I know a load of companies increase by like 3.9% + Inflation every year – so why is it that when employees get pay rises they’ll always be less than the rate of inflation?

Doesn’t that just mean employees get poorer every time? Where does the extra 3.9% money actually go? Where does the difference between employees payrises and rate of inflation go?

Are all companies just screwing their employees or is there some other reason I’m not realizing?

In: Economics

20 Answers

Anonymous 0 Comments

>I understand that there are shareholders and costs increase, but surely the cost increases should be at the rate of inflation?

Inflation is average. Maybe the costs for the stuff a cat food factory needs to make cat food increases by 6%, but the cost for stuff a TV set factory needs to make TV set increase 2%.

>why is it that when employees get pay rises they’ll always be less than the rate of inflation?

Absent minimum wage laws, labor is worth what someone is going to pay for it and people are apparently still willing to work for increase that are less than what overall inflation is in society.

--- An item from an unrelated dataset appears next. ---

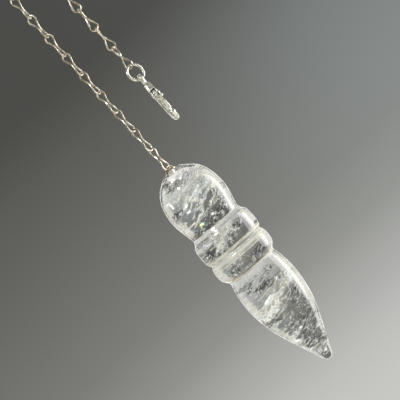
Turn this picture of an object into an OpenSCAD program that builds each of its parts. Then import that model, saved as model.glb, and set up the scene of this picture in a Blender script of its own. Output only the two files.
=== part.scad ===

Turns out most people would rather work for an effective decrease in salary than lose their house and go live in a cardboard box.

I’ll also note inflation affect people differently. If you’re locked into a 30 year fixed -rate mortage, your payment basically never increases even though inflation is making it easier to pay your mortage back- maybe your pay has increased 2% instead of 3.9% per year, but your mortage increase will effectively stay at 0% for the next 30.